Hail to the Rutabaga!

LilaLazarusIs it me or does every restaurant now seem to offer roasted brussels sprouts?! Nothing against them, but isn’t it time to add a new vegetable to the menu? Variety is the spice of life. It’s important to maintain not just a healthy diet but also an interesting diet with a range of different nutrients for your body.   So I’m suggesting we give some thought to the misunderstood and often maligned rutabaga.

Plenty of people mistake them for turnips.   They are not— though some call them the “Swedish Turnip.” (They are distant cousins.)   Admittedly, they are not especially beautiful, but c’mon, neither is your average Idaho potato.   You can find them in every grocery store and yet very few Americans can actually identify them.

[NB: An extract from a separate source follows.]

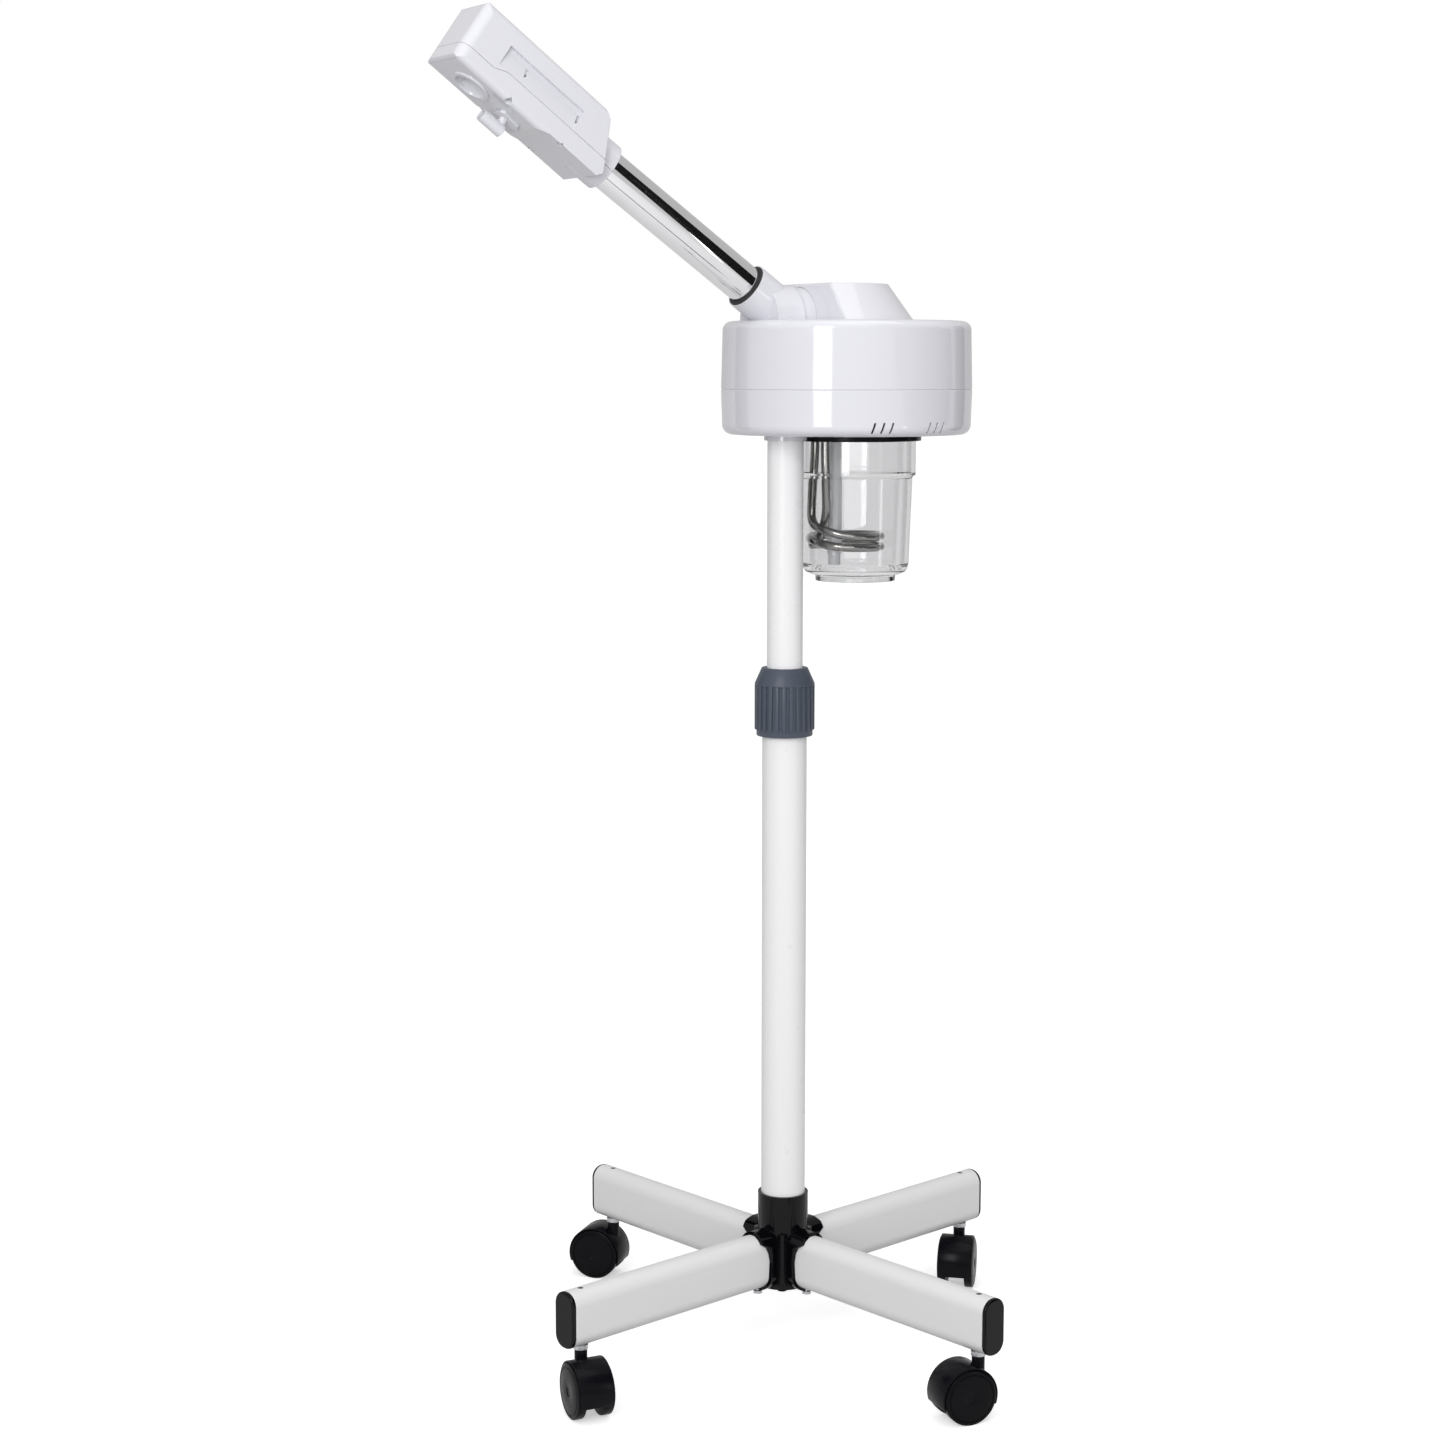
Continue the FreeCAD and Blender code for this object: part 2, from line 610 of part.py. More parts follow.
def upper_shell():
    """Upper half of the housing, with the neck block and the arm's socket."""
    outer = lathe("upper_outer", [
        ("0", "seam_height"), ("drum_radius - 0.5", "seam_height"),
        ("drum_radius", "seam_height + 0.6"), ("drum_radius - 1.5", "drum_top"), ("0", "drum_top"),
    ])
    place(soften(outer, ring_at("drum_top", "50"), "top_round"), "drum_x")
    inner = lathe("upper_inner", [
        ("0", "seam_height - 1"), ("drum_radius - shell_wall", "seam_height - 1"),
        ("drum_radius - 1.5 - shell_wall", "drum_top - shell_wall"), ("0", "drum_top - shell_wall"),
    ])
    place(soften(inner, ring_at("drum_top - shell_wall", "50"), "top_round - shell_wall"), "drum_x")
    front = rod("neck_block", "block_radius", "block_front")
    place(front, "-block_front", "0", "drum_top", "90", BACKWARD)
    barrel = rod("neck_barrel", "barrel_radius", "barrel_end")
    place(barrel, "0", "0", "drum_top", "90", BACKWARD)
    hollow = rod("neck_hollow", "barrel_radius - shell_wall", "barrel_end + block_front - 12")
    place(hollow, "-block_front + 9", "0", "drum_top", "90", BACKWARD)
    dome = cut("upper_dome", fuse("upper_mass", [outer, front, barrel]), [inner, hollow])
    socket = on_arm(rod("arm_socket", "socket_radius", "socket_end + 2"), "-2")
    extras = [socket]
    tools = [
        on_arm(rod("arm_bore", "arm_radius + running", "90"), "arm_start"),
        on_arm(rod("steam_way", "arm_radius - 4", "60"), "-30"),
        on_arm(rod("seal_seat", "socket_radius - 1", "20"), "socket_end - 2.6"),
    ]
    for angle, x, y in boss_places():
        extras.append(upright("top_boss_%d" % angle, "boss_size", "seam_height", "drum_top - 1", x, y))
        tools.append(upright("top_drill_%d" % angle, "1.7", "seam_height - 2", "seam_height + 18", x, y))
    solid = fuse("upper_solid", [dome] + extras)
    return node(cut("upper_shell", solid, tools))


def crown_solid(label, shrink, low):
    """Truncated cone of the crown, drawn in by a distance and cut flat towards the neck."""
    cone = lathe(label, [
        ("0", low), ("crown_base - (%s)" % shrink, low),
        ("crown_top_radius - (%s)" % shrink, "crown_top - (%s)" % shrink),
        ("0", "crown_top - (%s)" % shrink),
    ])
    face = "crown_cut + (%s) - crown_x" % shrink
    front = polygon(draw(cone, "XY_Plane"), [("-150", "-100"), (face, "-100"), (face, "100"), ("-150", "100")])
    sliced = cone.newObject("PartDesign::Pocket", label + "_sliced")
    sliced.Profile = front
    sliced.SideType = "Symmetric"
    bind(sliced, {"Length": "4*crown_top"})
    cone.Tip = sliced
    return cone


def top_cover():
    """Crown on the drum, cut flat round the neck."""
    full = crown_solid("crown_full", "0", "drum_top")
    face = size("crown_cut - crown_x") + 0.01
    foot = size("drum_top") + 0.5
    soften(full, lambda edge: edge.BoundBox.XMax < face and edge.BoundBox.ZMax > foot, "crown_edge")
    cavity = crown_solid("crown_cavity", "crown_wall", "drum_top - 2")
    clear_barrel = rod("crown_barrel_gap", "barrel_radius + 0.2", "barrel_end + 20")
    place(clear_barrel, "-10", "0", "drum_top", "90", BACKWARD)
    tools = [
        place(cavity, "crown_x"),
        clear_barrel,
        on_arm(rod("crown_socket_gap", "socket_radius + 0.4", "socket_end + 20"), "-2"),
    ]
    return node(cut("top_cover", place(full, "crown_x"), tools))


def pole_socket():
    """Steel socket in which the housing swivels on the pole."""
    floor = "drum_low + shell_wall"
    sleeve = lathe("socket_sleeve", [
        ("0", floor), ("pole_radius + 3", floor), ("pole_radius + 3", "pole_top + 8"), ("0", "pole_top + 8"),
    ])
    foot = box_at("socket_foot", "-34", "12", "-27", "27", floor, "drum_low + shell_wall + 3")
    bore = upright("socket_bore", "pole_radius + running", "drum_low - 5", "pole_top + 5")
    drills = []
    for i, (x, y) in enumerate(FOOT_SCREWS):
        drills.append(upright("socket_drill_%d" % i, "1.7", "drum_low - 2", "drum_low + 9", x, y))
    return node(cut("pole_socket", fuse("socket_solid", [sleeve, foot]), [bore] + drills))


def housing_screws():
    """Long screws joining the shells, and short ones on the socket's foot."""
    made = []
    for angle, x, y in boss_places():
        screw = lathe("shell_screw_%d" % angle, [
            ("0", "drum_low + 6"), ("3.5", "drum_low + 6"), ("3.5", "drum_low + 9"),
            ("1.5", "drum_low + 9"), ("1.5", "seam_height + 16"), ("0", "seam_height + 16"),
        ])
        made.append(place(screw, x, y))
    top = "drum_low + shell_wall + 3"
    for i, (x, y) in enumerate(FOOT_SCREWS):
        screw = lathe("foot_screw_%d" % i, [
            ("0", "drum_low + shell_wall"), ("1.5", "drum_low + shell_wall"), ("1.5", top),
            ("3", top), ("3", top + " + 2"), ("0", top + " + 2"),
        ])
        made.append(place(screw, x, y))
    group("housing_screws", made)


def rear_controls():
    """Two rocker switches, their bezels and the cord gland on the rear panel."""
    bezels = []
    for name, y in (("steam", "-25"), ("ozone", "25")):
        label = "bezel_" + name
        z = "drum_low + 20.5"
        flange, case, well = [
            box_at(
                "%s_%s" % (label, role), "panel_x" + start, "panel_x" + end,
                "%s - %s" % (y, wide), "%s + %s" % (y, wide), "%s - %s" % (z, tall), "%s + %s" % (z, tall),
            )
            for role, start, end, wide, tall in BEZEL_STEPS
        ]
        pin = lying(rod(label + "_pin_hole", "1.25", "11.6"), "panel_x - 1", y + " - 5.8", z)
        bezels.append(cut(label, fuse(label + "_solid", [flange, case]), [well, pin]))
        rocker(name + "_switch", y, z)
    group("switch_bezels", bezels)
    node(place(lathe("cord_gland", [
        ("3.6", "-7"), ("5.8", "-7"), ("5.8", "0"), ("9", "0"), ("9", "3"), ("6.5", "4"),
        ("5", "13"), ("3.6", "13"),
    ]), "panel_x", "0", "drum_low + 20", "90", BACKWARD))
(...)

Mention “cruciferous vegetables” and the limelight always goes to broccoli, cauliflower and brussels sprouts.   But the poor rutabaga is in the same club with the same high concentration of carotenoids, antioxidants and other cancer-fighting properties. In fact, the American Cancer Society actually recommends we add more of these to our diet. But be advised, for some people cruciferous vegetables, including the rutabaga, do cause that, ahem, after effect.

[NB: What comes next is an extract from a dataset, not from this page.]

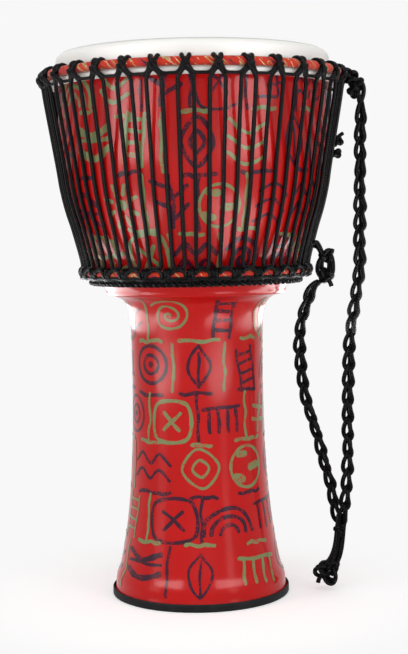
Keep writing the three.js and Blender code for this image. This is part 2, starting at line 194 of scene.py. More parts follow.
def lathe(profile, segments):
    # Turns a closed outline of [radius, height] points about the drum's axis, with millimetres as its UV
    profile = np.asarray(profile, dtype=float)
    count = len(profile)
    angles = 2 * math.pi * np.arange(segments) / segments
    vertices = np.stack(
        [
            profile[:, 0][None, :] * np.sin(angles)[:, None],
            -profile[:, 0][None, :] * np.cos(angles)[:, None],
            np.repeat(profile[:, 1][None, :], segments, axis=0),
        ],
        axis=2,
    ).reshape(-1, 3)
    runs = np.linalg.norm(np.diff(np.vstack([profile, profile[:1]]), axis=0), axis=1)
    along = np.concatenate([[0], np.cumsum(runs)])
    meanRadius = profile[:, 0].mean()
    faces, uvs = [], []
    for i in range(segments):
        j = (i + 1) % segments
        a, b = angles[i] * meanRadius, (angles[i] + angles[1]) * meanRadius
        for k in range(count):
            m = (k + 1) % count
            faces.append((i * count + k, j * count + k, j * count + m, i * count + m))
            uvs += [(a, along[k]), (b, along[k]), (b, along[k + 1]), (a, along[k + 1])]
    return vertices, faces, uvs


def bezier(start, end, handles, steps):
    # A curve between two points; each handle is measured from its own end
    a, d, fromStart, fromEnd = (np.array(p, dtype=float) for p in (start, end, *handles))
    b, c = a + fromStart, d + fromEnd
    t = np.linspace(0, 1, steps + 1)[:, None]
    return (1 - t) ** 3 * a + 3 * (1 - t) ** 2 * t * b + 3 * (1 - t) * t ** 2 * c + t ** 3 * d


def arc(radius, height, size, fromDegrees, toDegrees, steps):
    angles = np.radians(np.linspace(fromDegrees, toDegrees, steps + 1))
    return np.stack([radius + size * np.cos(angles), height + size * np.sin(angles)], axis=1)


def offsetRun(points, distance):
    along = np.gradient(points, axis=0)
    along /= np.linalg.norm(along, axis=1)[:, None]
    return points + np.stack([-along[:, 1], along[:, 0]], axis=1) * distance


def atAngle(degrees, radius, height):
    turn = math.radians(degrees)
    return np.array([radius * math.sin(turn), -radius * math.cos(turn), height])


# camera, tilted down a little and rolled a little, as a hand-held picture is
cameraValues = {
    "distance": 1604.7, "eyeHeight": 406.79, "turn": 0.325, "pitch": 1.762, "roll": 0.96, "sensorHeight": 36,
    "focalPixels": 1436.8, "pictureHeight": 654, "shiftPixels": 55,
}


def makeCamera():
    setup = cameraValues
    data = bpy.data.cameras.new("camera")
    data.sensor_fit = "VERTICAL"
    data.sensor_height = setup["sensorHeight"]
    data.lens = setup["focalPixels"] / setup["pictureHeight"] * data.sensor_height
    data.shift_y = -setup["shiftPixels"] / setup["pictureHeight"]
    camera = bpy.data.objects.new("camera", data)
    bpy.context.scene.collection.objects.link(camera)
    place = Matrix.Translation((0, -setup["distance"] * mm, setup["eyeHeight"] * mm))
    turn = Matrix.Rotation(math.radians(-setup["turn"]), 4, "Z")
    tilt = Matrix.Rotation(math.radians(90 - setup["pitch"]), 4, "X")
    camera.matrix_world = place @ turn @ tilt @ Matrix.Rotation(math.radians(-setup["roll"]), 4, "Z")
    bpy.context.scene.camera = camera
    print("camera placed")


makeCamera()

# rope: braided polyester, matt black with a faint painted highlight on the ridges of its plaits
ropeValues = {
    "black": "#060607", "paintedRidgeHighlight": "#161518", "roughness": 0.36, "specular": 0.05,
    "plaitPitch": 6.0, "plaitsAround": 4, "plaitRange": (-0.8, 0.9),
    "reliefDepth": 0.5, "reliefStrength": 0.7, "highlightBreakWidth": 9, "highlightBreakRange": (0.35, 0.75),
}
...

That aside, here are more reasons to get to know the rutabaga:

They’re lower in calories than potatoes. And they’re a better fit for a low-carb diet. Your average spud has 150 calories and 30 net carbs. But the mighty rutabaga of the same size has just 60 calories and 12 net carbs. Take that Idaho!

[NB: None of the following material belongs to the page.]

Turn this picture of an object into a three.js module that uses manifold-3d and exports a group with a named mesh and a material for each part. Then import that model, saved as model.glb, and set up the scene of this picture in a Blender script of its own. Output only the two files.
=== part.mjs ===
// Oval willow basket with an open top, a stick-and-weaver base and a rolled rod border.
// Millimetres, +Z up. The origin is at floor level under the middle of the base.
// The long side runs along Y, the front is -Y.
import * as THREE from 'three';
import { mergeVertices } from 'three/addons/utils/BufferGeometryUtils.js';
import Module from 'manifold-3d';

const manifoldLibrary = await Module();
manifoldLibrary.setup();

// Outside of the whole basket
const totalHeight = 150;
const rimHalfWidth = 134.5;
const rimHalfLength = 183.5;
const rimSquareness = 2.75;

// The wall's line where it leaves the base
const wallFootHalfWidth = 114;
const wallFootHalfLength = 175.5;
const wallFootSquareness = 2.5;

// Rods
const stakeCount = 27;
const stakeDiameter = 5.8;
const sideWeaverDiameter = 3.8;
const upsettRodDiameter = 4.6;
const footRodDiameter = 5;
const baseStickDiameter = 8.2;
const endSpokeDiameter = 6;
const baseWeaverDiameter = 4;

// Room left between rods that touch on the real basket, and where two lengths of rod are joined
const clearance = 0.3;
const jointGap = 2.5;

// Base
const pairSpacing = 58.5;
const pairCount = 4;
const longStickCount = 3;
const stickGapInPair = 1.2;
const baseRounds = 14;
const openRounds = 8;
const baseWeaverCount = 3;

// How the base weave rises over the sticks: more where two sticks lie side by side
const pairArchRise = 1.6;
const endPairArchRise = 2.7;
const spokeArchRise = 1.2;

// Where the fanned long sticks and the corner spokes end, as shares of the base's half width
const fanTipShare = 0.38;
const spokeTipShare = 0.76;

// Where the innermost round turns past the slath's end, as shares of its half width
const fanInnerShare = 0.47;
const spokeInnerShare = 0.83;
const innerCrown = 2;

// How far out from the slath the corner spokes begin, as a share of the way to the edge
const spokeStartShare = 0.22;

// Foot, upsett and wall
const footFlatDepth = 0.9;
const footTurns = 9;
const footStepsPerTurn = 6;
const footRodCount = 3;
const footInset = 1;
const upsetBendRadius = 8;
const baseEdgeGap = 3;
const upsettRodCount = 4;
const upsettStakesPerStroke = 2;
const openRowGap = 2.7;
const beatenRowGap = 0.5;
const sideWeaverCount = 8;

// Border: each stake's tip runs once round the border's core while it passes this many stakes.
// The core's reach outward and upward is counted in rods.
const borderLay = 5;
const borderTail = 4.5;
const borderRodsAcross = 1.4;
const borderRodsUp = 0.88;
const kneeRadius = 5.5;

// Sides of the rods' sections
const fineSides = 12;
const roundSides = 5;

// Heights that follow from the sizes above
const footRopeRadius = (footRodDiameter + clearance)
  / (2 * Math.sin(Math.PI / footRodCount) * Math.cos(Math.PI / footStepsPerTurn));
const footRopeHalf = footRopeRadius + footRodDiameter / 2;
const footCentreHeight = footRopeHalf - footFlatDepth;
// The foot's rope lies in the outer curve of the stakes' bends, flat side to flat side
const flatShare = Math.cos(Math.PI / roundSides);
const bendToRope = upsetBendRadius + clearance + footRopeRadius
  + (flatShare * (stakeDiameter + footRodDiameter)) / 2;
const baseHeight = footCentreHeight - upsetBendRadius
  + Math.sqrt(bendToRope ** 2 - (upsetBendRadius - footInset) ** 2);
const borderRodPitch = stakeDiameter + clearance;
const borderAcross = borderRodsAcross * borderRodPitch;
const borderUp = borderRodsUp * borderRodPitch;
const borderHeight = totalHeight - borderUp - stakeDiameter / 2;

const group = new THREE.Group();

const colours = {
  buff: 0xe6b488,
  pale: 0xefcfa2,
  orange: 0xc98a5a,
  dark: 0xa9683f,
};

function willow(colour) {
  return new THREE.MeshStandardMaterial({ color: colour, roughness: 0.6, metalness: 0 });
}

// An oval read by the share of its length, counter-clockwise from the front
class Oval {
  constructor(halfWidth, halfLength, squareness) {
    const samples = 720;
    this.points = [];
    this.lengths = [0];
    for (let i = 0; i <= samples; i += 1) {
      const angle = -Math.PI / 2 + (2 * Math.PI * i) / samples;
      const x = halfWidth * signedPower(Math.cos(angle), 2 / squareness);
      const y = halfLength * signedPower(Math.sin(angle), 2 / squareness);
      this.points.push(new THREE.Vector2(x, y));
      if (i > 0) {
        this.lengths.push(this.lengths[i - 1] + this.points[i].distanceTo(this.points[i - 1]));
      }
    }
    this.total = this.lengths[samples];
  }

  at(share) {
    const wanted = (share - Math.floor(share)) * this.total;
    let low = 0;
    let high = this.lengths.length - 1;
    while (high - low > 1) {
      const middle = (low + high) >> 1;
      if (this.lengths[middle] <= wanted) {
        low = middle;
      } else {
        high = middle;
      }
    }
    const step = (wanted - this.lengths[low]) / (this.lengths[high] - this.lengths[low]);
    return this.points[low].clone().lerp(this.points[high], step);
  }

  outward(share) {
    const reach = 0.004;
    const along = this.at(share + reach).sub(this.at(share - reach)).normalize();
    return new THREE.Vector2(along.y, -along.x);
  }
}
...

The underrated rutabaga is nutritious. It’s a great source of vitamin C.   It also has magnesium, calcium, potassium, beta-carotene, fiber and 1.7g of protein. It’s low in fat and sodium.

Rutabagas are cost effective. That alone should make them easier for you to add to your grocery cart. They are between $1 and $2 per pound. (Your typical rutabaga weighs less than two pounds.)

The rutabaga is versatile. You can eat it raw like a carrot or it’s great in a soup. Or it can be roasted, baked, sautéed, fried, boiled or mashed. (My favorite.) You’ll have to cook them a little longer but they’re worth it.

Google Garlic Mashed Rutabagas. You can thank me later.

3 thoughts on “Hail to the Rutabaga!”

  1. Very well written article with humor. I don’t think I would like rutabaga, but she (the author) makes me want to try them.

  2. They are delish… drain them really good, mash them like a potato add butter and a little brown sugar…..sooo good!!